Atualmente, após a edição da Lei nº 12.760, acreditamos que o delito de embriaguez ao volante continua sendo um crime de perigo abstrato ou presumido. Note-se que, na redação dada pela Nova Lei Seca, em nenhum momento faz-se menção à exigência de demonstração de perigo, como geralmente acontece nos tipos penais de perigo concreto. Todavia, o que ocorreu, a nosso entender, foi uma mudança relativa à própria presunção do perigo existente na nova conduta do crime de embriaguez ao volante. Se antes o legislador havia presumido o perigo à segurança viária tão somente no fato do motorista estar com uma concentração de álcool igual ou superior a seis decigramas por litro de sangue, agora presumiu esse risco no comportamento do condutor que estiver com sua capacidade psicomotora alterada em razão do álcool ou substância de feitos análogos. Desse modo, ao ser selecionado em uma operação de fiscalização de trânsito, por exemplo, o condutor que, mesmo não tendo gerado uma situação concreta de perigo, demonstrar naquele instante uma alteração em sua capacidade psicomotora em virtude do álcool, terá cometido o delito de embriaguez ao volante.
Enfim, a Nova Lei Seca veio com o objetivo de consertar os equívocos da legislação anterior que tratou da embriaguez ao volante.
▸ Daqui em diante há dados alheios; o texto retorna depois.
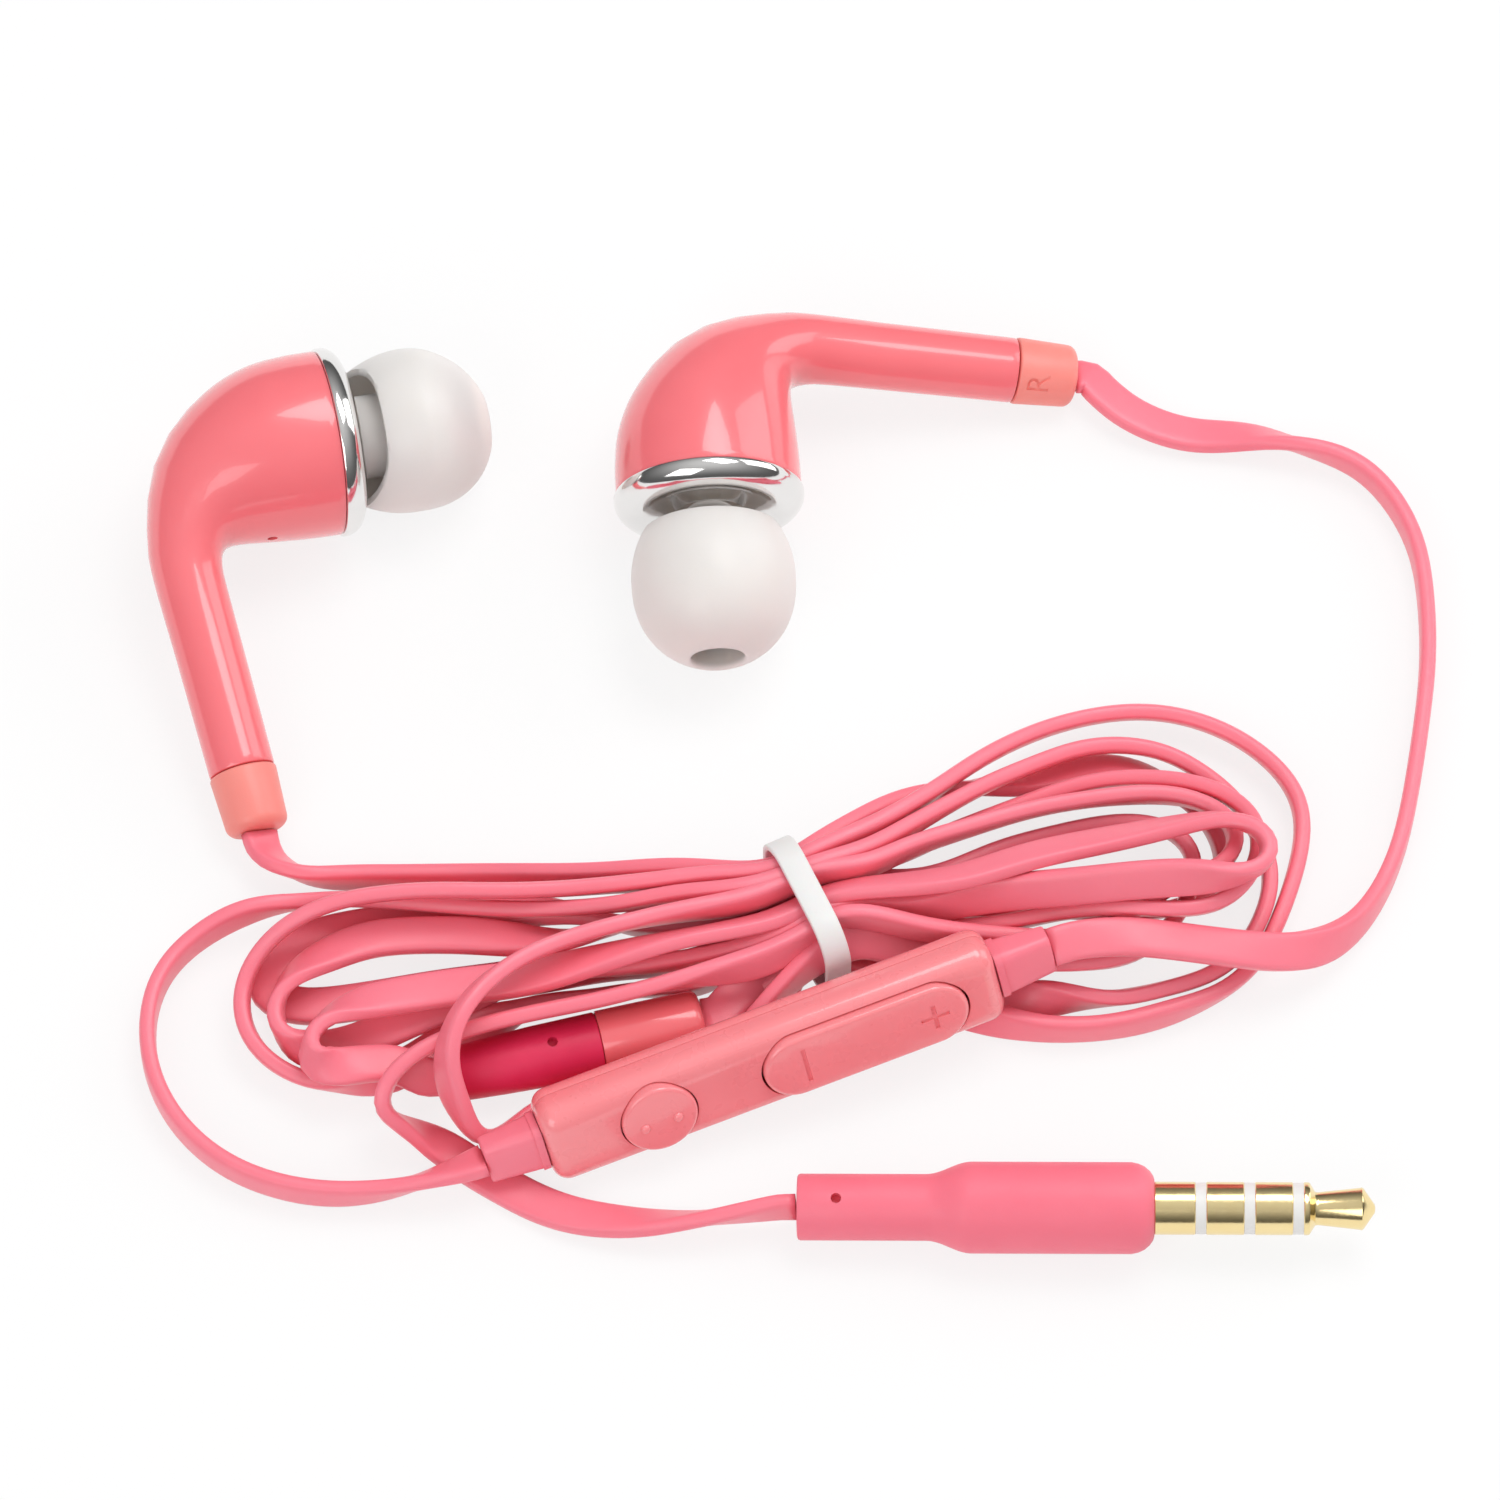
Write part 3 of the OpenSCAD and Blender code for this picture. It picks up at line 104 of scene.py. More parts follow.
main_route = [
    (-10.39, -36.67, 2.3, 45), (-11.31, -36.88, 2.3, 35), (-12.7, -37, 2.84, 60),
    (-14.4, -36.3, 3.2, 88), (-16.7, -36.5, 3.3, 85), (-18.7, -37, 3.6, 60), (-19.9, -36.7, 3.9, 20),
    (-20, -35.3, 4, 7), (-19.1, -34.1, 4, 20), (-17.7, -33.3, 4.1, 50), (-15.6, -32.7, 4.1, 75),
    (-12.6, -32.2, 4.1, 85), (-9.2, -31.8, 4.1, 85), (-5.6, -31.6, 4.3, 80), (-1.7, -30.9, 4.7, 65),
    (1.3, -30.2, 5.1, 50), (5.7, -29.1, 5.7, 35), (12.6, -27.5, 6.2, 40), (14.9, -26.4, 6.2, 40),
    (22.4, -26.3, 5.8, 50), (28.3, -24.4, 5.2, 55), (34.2, -22.5, 4.4, 50), (39.2, -21.3, 3.9, 35),
    (42.1, -21.3, 3.8, 20), (43.6, -22.5, 3.8, 13), (43.9, -23.9, 3.8, -8), (42.6, -25.2, 3.9, -22),
    (39.3, -25.8, 4, 30), (36.1, -26.2, 4, 40), (32.2, -26.7, 4, 40), (28.3, -26.8, 3.9, 35),
    (24.9, -27.1, 3.6, 30), (19.9, -28.2, 3.5, 10), (14.9, -27.7, 4.1, 0), (13.1, -28.6, 4.1, 0),
    (5.7, -30.3, 3.8, -12), (1.3, -31.4, 3.6, -23), (-3.2, -32.8, 2.9, -22), (-6.7, -34.7, 2.3, 45),
    (-9.7, -36.1, 1.95, 80), (-12.8, -37, 1.9, 88), (-16.1, -37.8, 1.6, 88), (-19, -37.7, 1.4, 55),
    (-20.8, -37, 1.4, 15), (-21.9, -35.5, 1.4, -10), (-22.2, -33.7, 1.5, -1), (-22, -32.2, 1.6, 15),
    (-21.3, -30.7, 2, 35), (-20, -29.5, 2.2, 60), (-18.2, -28.1, 2.3, 78), (-16.5, -27, 2.3, 85),
    (-13.8, -26.2, 2.3, 88), (-11.1, -25.8, 2.3, 88), (-8.4, -25.8, 2.3, 85), (-5.2, -26.1, 2.2, 60),
    (-1.5, -25.8, 2, 25), (1.8, -25.2, 2, 17), (7.2, -24.1, 1.7, 0), (10.2, -23.4, 2.3, 0),
    (12.9, -22.2, 2.3, 0), (17.9, -21.1, 1.8, 5), (24.7, -17.8, 1.6, 22), (30.5, -15.7, 1.6, 23),
    (34.5, -15.2, 1.6, 24), (38.5, -15.8, 1.6, 23), (41.1, -17, 1.6, 19), (42.9, -19.1, 1.6, 10),
    (43.1, -21.3, 1.6, -3), (42.3, -23.7, 1.5, -13), (40.2, -26, 1.5, -21), (36.7, -27.1, 1.5, -24),
    (29.9, -28, 1.6, -24), (22.6, -28.7, 1.7, -8), (13.9, -24.3, 1.5, 0), (11.2, -25.6, 1.5, 0),
    (5.9, -30, 1.6, -10), (-0.8, -31, 1.4, 20), (-6.1, -31.3, 0.9, 65), (-11.7, -31.2, 0.65, 88),
    (-17, -31.5, 0.65, 90), (-20.2, -31.5, 0.65, 90), (-22.2, -31, 0.65, 90), (-23.3, -29.7, 0.65, 88),
    (-22.9, -28.1, 0.65, 88), (-21.1, -26.6, 0.65, 88), (-18.4, -25.5, 0.65, 88),
    (-14.3, -24.8, 0.65, 88), (-10.2, -24.3, 0.65, 88), (-5.5, -24.6, 0.9, 70), (-0.9, -25.2, 1.4, 25),
    (5.8, -25.1, 1.6, 5), (10.7, -24.5, 1.7, 0), (13.4, -23.3, 1.7, 0), (20.5, -23.3, 2.2, 9),
    (26.5, -20.4, 1.8, 22), (32.5, -18.8, 1.6, 24), (36.2, -18.8, 1.6, 24), (38.8, -20.1, 1.6, 17),
    (39.8, -22.3, 1.6, 2), (39.2, -25.2, 1.5, -10), (36.8, -28.4, 1.5, -20), (33.4, -29.3, 1.5, -24),
    (29.9, -29.5, 1.5, -24), (26, -30.6, 1.4, 70), (20.8, -30.9, 2.3, 60), (15.6, -31.9, 1.8, 10),
    (11, -33.6, 1.5, 0), (6, -35.7, 1.4, -19), (2.5, -36.8, 1.4, -22), (-3.3, -39.2, 1.4, -22),
    (-5.1, -40.2, 1.5, -20), (-6.8, -41.7, 1.5, -21), (-8.4, -42, 1.6, -23), (-9.8, -40.6, 2.2, -15),
    (-10.8, -39.1, 3.6, 20), (-11.3, -37.4, 5.2, 25), (-10.4, -34.9, 6.2, 25), (-8.5, -32.6, 6.5, 25),
    (-5.8, -30.6, 6.5, 20), (-2.6, -29.2, 6.5, 22), (-0.2, -28.2, 6.1, 23), (4.3, -27.3, 6.3, 12),
    (8.7, -26.7, 6.4, 0), (12.3, -25.5, 6.3, 0), (13.6, -24.9, 6.3, 0), (16.5, -25.3, 6.2, 0),
    (20.5, -22.8, 5.5, 9), (24.4, -20.5, 4.8, 15), (28.4, -18.6, 4.2, 20), (32.4, -17.6, 3.8, 20),
    (36.3, -17.4, 3.4, 15), (39.3, -18.2, 2.9, 21), (40.9, -19.9, 2.6, 11), (41.3, -22.3, 2.4, -6),
    (39.7, -24.8, 2.2, -18), (36.7, -26.3, 2, -22), (29.9, -29, 1.6, -23), (22.6, -29.7, 1.6, -6),
    (15.5, -28.9, 2.5, 0), (13.7, -29.7, 2.5, 0), (9.9, -31.9, 3.8, 20), (4.3, -32.6, 3.8, -21),
    (-0.2, -33.4, 3.7, -24), (-4.6, -34.1, 3.8, -24), (-9, -35.1, 4.2, -23), (-11.7, -36.2, 4.4, -21),
    (-13.3, -37.4, 4.5, -17), (-14.6, -39.1, 4.2, -10), (-14.5, -40.2, 3.2, 20),
    (-12.6, -40.4, 2.2, 40), (-11.3, -40.8, 1.4, 65), (-9.6, -41.8, 0.9, 85), (-8.3, -42.7, 0.75, 90),
    (-6.8, -43.6, 0.75, 90), (-5, -44.6, 0.75, 90), (-3.2, -45.5, 0.8, 85), (0.8, -46.5, 1.1, 65),
    (4.9, -46.8, 1.7, 35), (8.9, -46.6, 2.3, 10), (11.42, -46.43, 2.62, 0), (12.22, -46.45, 2.65, 0),
]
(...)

Porém, não cumpriu de todo essa finalidade proposta, uma vez que, corrigindo alguns erros da sua antecessora, também trouxe alguns aspectos controversos. Essas questões certamente trarão novas polêmicas acerca do tema. Apesar disso, confia-se que tudo seja resolvido no plano interpretativo, prevalecendo o entendimento mais coerente com a integralidade da lei e dos estudos científicos atuais, não se fazendo necessária outra modificação legislativa — é o que esperamos.